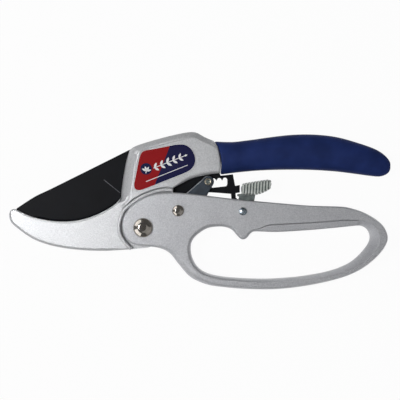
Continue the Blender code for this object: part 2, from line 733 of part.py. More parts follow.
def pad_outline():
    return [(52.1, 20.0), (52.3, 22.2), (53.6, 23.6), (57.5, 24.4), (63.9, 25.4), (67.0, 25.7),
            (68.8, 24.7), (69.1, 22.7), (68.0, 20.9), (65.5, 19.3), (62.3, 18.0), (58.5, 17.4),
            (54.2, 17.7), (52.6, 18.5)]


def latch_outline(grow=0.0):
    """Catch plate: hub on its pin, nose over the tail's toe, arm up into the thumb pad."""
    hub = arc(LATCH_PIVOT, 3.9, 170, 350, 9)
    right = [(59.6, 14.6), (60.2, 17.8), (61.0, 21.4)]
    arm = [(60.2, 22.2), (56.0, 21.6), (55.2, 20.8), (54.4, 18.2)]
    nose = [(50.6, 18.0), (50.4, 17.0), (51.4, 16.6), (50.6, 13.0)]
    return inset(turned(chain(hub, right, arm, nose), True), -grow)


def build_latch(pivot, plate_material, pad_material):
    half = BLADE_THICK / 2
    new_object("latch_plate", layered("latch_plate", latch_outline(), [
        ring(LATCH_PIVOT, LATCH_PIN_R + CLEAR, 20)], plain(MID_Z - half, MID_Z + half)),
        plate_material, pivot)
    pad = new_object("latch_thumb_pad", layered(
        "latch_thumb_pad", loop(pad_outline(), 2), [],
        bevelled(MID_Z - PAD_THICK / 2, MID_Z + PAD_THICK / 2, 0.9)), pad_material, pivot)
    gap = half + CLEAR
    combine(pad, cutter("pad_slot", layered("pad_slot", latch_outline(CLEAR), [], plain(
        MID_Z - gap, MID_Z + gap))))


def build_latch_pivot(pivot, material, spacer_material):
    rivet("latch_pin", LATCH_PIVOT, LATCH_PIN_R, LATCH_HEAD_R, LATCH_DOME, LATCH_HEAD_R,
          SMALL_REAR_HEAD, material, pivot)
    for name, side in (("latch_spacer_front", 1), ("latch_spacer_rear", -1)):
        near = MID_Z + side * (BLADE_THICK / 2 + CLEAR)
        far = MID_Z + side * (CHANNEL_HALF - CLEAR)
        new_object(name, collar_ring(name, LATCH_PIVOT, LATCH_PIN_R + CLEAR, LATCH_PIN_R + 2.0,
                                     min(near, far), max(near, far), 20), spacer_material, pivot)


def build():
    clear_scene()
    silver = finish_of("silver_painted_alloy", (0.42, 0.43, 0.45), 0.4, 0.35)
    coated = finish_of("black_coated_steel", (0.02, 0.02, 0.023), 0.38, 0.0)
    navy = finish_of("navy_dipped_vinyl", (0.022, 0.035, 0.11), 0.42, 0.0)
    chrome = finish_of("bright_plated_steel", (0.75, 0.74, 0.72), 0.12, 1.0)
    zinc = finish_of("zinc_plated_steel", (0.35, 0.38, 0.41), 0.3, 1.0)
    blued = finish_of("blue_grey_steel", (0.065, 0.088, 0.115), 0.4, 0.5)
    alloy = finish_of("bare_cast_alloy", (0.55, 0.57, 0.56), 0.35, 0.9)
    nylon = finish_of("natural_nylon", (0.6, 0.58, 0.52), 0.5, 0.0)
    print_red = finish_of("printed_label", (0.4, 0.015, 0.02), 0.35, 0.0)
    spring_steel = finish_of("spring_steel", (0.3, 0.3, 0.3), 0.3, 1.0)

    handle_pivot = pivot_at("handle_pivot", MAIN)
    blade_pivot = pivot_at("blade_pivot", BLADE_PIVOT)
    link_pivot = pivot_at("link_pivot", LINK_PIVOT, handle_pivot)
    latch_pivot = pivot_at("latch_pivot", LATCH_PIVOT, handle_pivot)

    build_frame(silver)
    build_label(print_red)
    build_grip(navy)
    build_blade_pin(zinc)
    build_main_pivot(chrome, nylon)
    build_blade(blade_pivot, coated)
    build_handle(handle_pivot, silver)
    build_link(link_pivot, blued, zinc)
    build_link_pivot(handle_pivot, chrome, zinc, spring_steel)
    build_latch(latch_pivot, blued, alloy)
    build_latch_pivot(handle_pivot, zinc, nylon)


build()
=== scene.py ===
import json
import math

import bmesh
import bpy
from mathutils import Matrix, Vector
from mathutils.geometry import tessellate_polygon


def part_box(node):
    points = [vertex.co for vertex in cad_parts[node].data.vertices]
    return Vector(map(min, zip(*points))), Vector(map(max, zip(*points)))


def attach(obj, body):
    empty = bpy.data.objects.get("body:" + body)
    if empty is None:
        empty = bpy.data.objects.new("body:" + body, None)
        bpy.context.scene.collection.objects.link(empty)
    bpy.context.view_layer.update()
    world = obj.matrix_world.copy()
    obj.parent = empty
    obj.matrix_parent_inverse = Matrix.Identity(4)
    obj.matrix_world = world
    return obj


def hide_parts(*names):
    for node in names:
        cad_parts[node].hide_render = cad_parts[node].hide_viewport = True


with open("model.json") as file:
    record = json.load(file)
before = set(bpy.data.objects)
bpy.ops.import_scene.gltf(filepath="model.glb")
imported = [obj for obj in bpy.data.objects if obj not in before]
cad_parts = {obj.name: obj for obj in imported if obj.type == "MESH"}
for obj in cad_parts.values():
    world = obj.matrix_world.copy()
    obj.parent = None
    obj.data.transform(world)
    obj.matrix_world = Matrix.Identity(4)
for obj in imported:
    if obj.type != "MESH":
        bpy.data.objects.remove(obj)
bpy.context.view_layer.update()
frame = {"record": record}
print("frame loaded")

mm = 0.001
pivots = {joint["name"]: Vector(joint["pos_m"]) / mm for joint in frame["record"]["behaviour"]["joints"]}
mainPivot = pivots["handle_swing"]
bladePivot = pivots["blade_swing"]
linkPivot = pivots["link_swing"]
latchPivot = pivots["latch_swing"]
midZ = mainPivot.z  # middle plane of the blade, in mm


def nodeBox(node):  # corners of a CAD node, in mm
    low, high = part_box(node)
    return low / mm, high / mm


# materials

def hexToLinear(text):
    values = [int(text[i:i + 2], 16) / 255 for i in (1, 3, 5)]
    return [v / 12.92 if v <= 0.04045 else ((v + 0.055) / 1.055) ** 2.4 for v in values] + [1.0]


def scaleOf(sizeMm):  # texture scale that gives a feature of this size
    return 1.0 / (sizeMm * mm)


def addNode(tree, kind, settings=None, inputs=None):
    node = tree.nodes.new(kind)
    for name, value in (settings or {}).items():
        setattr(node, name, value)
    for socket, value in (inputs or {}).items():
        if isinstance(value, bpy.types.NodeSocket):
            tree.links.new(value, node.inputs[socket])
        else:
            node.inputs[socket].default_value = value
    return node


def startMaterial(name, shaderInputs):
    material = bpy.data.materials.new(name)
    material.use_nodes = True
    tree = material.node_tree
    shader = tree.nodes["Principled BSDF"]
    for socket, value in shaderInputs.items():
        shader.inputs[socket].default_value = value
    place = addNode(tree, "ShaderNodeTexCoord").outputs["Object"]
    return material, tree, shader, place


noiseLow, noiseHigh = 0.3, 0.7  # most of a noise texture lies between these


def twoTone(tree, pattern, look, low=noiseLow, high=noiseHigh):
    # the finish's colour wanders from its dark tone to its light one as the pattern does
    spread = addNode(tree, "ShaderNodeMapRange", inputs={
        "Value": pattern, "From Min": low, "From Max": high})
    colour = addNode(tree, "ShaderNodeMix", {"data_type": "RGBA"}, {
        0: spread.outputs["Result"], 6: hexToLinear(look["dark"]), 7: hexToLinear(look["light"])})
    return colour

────

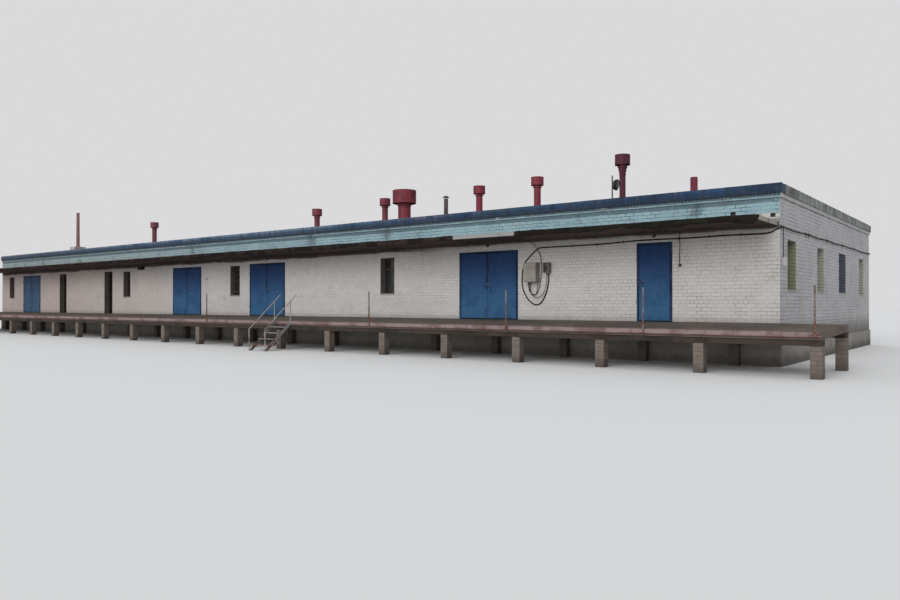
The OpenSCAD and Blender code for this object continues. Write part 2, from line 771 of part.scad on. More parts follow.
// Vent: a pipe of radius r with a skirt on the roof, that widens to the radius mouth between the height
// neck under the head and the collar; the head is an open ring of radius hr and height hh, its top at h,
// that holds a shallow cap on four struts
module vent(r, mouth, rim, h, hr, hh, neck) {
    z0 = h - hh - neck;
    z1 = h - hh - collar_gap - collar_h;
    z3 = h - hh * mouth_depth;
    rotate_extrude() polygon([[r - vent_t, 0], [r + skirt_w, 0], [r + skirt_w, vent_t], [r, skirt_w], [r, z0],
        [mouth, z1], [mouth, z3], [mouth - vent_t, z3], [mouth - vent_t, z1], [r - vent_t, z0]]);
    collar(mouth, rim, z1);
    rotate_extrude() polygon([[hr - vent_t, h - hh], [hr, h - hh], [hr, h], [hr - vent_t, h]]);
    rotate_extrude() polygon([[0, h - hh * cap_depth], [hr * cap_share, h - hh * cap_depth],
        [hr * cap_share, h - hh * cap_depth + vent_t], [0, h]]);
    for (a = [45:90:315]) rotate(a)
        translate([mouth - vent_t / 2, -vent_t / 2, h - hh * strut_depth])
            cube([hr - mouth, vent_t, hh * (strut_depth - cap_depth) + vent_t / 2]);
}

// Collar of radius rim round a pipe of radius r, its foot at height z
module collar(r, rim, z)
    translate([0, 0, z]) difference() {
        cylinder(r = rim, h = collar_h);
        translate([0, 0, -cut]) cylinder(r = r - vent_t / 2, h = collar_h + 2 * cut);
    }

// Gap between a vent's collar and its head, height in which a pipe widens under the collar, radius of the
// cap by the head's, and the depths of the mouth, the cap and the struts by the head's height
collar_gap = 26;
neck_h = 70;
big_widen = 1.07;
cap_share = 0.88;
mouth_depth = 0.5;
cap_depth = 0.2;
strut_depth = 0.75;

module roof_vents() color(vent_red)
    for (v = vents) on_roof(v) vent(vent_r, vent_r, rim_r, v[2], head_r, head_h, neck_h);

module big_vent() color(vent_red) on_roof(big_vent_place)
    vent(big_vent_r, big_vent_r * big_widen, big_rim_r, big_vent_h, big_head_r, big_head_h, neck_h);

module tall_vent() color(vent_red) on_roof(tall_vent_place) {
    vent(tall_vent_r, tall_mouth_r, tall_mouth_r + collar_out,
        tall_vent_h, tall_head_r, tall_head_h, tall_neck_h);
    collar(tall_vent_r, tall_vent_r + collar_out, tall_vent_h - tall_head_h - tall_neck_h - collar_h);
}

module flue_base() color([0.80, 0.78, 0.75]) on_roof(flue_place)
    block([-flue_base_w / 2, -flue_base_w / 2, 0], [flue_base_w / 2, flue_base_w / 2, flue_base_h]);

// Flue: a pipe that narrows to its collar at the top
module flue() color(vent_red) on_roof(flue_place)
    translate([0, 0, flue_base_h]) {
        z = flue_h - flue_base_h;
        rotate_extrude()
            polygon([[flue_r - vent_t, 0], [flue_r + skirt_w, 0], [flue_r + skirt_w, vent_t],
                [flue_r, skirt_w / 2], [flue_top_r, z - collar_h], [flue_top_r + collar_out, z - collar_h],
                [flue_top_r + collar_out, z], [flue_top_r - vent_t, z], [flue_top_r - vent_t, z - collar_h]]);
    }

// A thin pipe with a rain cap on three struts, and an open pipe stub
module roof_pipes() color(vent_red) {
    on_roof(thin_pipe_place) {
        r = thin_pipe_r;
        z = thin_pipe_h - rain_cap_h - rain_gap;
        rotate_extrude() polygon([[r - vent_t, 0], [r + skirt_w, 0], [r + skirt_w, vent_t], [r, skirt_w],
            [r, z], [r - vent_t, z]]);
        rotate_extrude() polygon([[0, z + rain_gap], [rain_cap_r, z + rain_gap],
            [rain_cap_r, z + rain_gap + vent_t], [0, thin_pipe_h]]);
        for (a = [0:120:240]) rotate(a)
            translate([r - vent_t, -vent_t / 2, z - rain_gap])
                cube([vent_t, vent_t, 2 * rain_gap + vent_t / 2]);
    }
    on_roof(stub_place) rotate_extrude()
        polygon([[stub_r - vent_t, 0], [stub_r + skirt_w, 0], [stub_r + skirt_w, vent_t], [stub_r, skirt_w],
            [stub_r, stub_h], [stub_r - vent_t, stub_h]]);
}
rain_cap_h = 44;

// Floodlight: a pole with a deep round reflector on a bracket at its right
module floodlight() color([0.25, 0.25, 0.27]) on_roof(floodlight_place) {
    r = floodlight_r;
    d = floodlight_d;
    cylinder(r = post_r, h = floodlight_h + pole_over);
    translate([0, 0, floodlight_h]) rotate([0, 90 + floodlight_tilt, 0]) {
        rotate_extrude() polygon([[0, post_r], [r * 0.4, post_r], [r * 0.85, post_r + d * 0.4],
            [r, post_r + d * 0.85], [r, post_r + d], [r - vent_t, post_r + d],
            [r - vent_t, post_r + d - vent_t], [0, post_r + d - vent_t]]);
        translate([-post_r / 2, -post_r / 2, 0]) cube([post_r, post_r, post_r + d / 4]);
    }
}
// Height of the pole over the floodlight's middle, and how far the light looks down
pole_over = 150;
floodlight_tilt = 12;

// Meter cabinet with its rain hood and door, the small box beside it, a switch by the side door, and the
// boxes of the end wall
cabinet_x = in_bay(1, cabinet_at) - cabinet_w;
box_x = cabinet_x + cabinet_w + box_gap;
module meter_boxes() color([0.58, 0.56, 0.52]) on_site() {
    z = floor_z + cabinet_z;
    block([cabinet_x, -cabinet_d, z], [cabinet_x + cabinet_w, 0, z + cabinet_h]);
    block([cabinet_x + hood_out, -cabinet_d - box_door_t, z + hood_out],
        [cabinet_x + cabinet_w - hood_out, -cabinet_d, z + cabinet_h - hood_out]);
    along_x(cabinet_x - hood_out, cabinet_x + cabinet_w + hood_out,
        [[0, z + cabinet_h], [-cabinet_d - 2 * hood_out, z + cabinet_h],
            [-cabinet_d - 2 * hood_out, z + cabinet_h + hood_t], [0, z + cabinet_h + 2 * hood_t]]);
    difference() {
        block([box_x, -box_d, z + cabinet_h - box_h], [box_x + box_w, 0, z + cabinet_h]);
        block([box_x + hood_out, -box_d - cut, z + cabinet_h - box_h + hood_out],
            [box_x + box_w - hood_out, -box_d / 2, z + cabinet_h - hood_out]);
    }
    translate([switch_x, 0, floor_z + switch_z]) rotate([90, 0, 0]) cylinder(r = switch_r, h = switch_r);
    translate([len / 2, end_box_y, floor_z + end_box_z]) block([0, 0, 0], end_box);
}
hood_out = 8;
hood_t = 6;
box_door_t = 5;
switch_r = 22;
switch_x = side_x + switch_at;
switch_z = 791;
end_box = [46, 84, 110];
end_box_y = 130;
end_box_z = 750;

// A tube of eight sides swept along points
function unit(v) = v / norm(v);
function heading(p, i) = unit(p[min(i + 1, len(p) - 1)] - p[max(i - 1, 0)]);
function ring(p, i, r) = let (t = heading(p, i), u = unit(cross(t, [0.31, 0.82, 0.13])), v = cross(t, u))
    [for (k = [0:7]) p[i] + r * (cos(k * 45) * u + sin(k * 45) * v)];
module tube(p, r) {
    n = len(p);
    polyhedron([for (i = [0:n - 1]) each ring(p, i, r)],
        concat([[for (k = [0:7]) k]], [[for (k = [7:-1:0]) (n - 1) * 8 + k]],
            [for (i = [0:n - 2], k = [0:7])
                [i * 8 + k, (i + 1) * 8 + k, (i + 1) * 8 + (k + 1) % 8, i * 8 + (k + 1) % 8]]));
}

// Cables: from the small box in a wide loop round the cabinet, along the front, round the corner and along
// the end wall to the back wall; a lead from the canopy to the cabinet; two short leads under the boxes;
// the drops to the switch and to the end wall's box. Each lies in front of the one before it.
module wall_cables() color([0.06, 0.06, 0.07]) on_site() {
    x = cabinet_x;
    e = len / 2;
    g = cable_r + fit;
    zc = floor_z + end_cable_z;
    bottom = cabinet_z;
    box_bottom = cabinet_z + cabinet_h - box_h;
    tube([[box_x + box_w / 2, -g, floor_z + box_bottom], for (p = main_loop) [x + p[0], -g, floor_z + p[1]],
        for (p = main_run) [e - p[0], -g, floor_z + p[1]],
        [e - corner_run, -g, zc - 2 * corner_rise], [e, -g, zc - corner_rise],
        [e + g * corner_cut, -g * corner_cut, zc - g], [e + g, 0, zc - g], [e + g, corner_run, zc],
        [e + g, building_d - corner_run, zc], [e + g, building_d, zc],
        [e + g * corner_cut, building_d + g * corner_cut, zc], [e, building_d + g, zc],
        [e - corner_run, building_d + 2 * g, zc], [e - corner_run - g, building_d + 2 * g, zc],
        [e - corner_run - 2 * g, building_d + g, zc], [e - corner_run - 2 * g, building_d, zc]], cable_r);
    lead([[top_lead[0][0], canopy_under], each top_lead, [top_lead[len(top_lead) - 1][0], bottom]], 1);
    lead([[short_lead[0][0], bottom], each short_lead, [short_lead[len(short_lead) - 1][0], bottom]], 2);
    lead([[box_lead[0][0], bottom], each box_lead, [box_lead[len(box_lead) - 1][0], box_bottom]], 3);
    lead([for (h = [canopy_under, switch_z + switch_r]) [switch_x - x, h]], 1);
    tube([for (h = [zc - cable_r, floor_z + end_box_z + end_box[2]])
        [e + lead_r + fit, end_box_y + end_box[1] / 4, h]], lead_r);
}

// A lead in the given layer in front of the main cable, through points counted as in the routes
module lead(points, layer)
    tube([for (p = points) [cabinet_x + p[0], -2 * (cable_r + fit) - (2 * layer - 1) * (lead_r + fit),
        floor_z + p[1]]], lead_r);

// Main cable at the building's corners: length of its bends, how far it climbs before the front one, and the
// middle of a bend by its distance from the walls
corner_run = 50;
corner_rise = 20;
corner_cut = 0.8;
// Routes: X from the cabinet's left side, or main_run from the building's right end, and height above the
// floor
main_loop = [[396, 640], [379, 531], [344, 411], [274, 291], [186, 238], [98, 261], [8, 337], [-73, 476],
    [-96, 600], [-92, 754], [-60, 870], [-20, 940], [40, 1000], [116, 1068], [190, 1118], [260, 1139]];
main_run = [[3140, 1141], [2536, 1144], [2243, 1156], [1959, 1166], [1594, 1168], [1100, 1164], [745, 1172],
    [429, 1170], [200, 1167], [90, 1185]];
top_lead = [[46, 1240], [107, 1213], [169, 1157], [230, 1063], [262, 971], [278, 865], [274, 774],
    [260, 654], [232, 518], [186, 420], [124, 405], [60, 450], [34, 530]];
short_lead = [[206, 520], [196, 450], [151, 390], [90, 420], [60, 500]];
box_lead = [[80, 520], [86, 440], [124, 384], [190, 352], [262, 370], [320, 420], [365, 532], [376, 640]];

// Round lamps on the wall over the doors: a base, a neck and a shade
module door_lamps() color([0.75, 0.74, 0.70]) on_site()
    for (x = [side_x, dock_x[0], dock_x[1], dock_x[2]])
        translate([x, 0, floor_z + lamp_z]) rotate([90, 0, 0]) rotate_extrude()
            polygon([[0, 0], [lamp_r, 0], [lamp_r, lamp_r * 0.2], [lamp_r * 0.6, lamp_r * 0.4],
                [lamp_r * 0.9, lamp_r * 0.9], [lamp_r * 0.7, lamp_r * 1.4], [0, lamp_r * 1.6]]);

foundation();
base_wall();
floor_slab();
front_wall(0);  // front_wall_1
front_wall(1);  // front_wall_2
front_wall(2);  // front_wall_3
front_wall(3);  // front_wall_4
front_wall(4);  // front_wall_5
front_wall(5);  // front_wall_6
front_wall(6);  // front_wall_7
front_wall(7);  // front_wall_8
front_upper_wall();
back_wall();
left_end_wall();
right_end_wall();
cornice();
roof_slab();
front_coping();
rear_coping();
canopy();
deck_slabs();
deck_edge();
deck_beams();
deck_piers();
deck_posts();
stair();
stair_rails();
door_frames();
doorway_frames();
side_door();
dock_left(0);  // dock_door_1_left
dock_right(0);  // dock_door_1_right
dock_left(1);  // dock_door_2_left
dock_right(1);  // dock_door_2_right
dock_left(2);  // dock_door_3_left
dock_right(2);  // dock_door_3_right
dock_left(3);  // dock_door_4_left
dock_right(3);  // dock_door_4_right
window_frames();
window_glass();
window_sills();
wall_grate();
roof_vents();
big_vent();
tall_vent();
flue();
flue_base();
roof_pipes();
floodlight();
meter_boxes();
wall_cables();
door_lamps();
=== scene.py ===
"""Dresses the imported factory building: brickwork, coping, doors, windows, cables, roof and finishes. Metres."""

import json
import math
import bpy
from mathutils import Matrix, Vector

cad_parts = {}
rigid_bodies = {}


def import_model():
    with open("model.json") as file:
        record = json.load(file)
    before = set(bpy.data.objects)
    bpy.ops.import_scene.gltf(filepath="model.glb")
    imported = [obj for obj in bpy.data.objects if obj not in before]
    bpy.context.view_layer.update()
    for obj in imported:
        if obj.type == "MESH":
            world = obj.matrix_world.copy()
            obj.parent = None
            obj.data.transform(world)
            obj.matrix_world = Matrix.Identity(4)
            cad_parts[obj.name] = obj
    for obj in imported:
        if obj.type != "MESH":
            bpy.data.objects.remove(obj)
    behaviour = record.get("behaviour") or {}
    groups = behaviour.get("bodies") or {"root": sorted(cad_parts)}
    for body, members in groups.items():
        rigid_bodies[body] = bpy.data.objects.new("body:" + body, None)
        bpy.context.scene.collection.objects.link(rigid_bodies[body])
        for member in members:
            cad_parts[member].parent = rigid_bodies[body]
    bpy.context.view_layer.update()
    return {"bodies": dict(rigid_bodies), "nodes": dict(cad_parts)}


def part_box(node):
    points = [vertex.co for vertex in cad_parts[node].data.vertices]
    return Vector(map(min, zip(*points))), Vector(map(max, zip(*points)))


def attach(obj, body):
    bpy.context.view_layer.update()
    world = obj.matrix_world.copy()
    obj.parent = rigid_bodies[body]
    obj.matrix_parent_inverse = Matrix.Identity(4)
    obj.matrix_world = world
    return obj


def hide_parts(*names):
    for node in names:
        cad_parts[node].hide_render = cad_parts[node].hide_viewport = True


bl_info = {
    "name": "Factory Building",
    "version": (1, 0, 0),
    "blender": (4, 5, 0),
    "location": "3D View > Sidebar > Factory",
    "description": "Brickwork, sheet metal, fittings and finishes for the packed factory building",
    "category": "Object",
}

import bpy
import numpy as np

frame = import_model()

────

• STATED TASK: Transcribe each line of the data above, unaltered, from the one where "deck_slabs();" appears to the one where "bpy.context.scene.collection.objects.link(rigid_bodies[body])" appears, inclusive of both.

• ANSWER TO THE TASK:
deck_slabs();
deck_edge();
deck_beams();
deck_piers();
deck_posts();
stair();
stair_rails();
door_frames();
doorway_frames();
side_door();
dock_left(0);  // dock_door_1_left
dock_right(0);  // dock_door_1_right
dock_left(1);  // dock_door_2_left
dock_right(1);  // dock_door_2_right
dock_left(2);  // dock_door_3_left
dock_right(2);  // dock_door_3_right
dock_left(3);  // dock_door_4_left
dock_right(3);  // dock_door_4_right
window_frames();
window_glass();
window_sills();
wall_grate();
roof_vents();
big_vent();
tall_vent();
flue();
flue_base();
roof_pipes();
floodlight();
meter_boxes();
wall_cables();
door_lamps();
=== scene.py ===
"""Dresses the imported factory building: brickwork, coping, doors, windows, cables, roof and finishes. Metres."""

import json
import math
import bpy
from mathutils import Matrix, Vector

cad_parts = {}
rigid_bodies = {}


def import_model():
    with open("model.json") as file:
        record = json.load(file)
    before = set(bpy.data.objects)
    bpy.ops.import_scene.gltf(filepath="model.glb")
    imported = [obj for obj in bpy.data.objects if obj not in before]
    bpy.context.view_layer.update()
    for obj in imported:
        if obj.type == "MESH":
            world = obj.matrix_world.copy()
            obj.parent = None
            obj.data.transform(world)
            obj.matrix_world = Matrix.Identity(4)
            cad_parts[obj.name] = obj
    for obj in imported:
        if obj.type != "MESH":
            bpy.data.objects.remove(obj)
    behaviour = record.get("behaviour") or {}
    groups = behaviour.get("bodies") or {"root": sorted(cad_parts)}
    for body, members in groups.items():
        rigid_bodies[body] = bpy.data.objects.new("body:" + body, None)
        bpy.context.scene.collection.objects.link(rigid_bodies[body])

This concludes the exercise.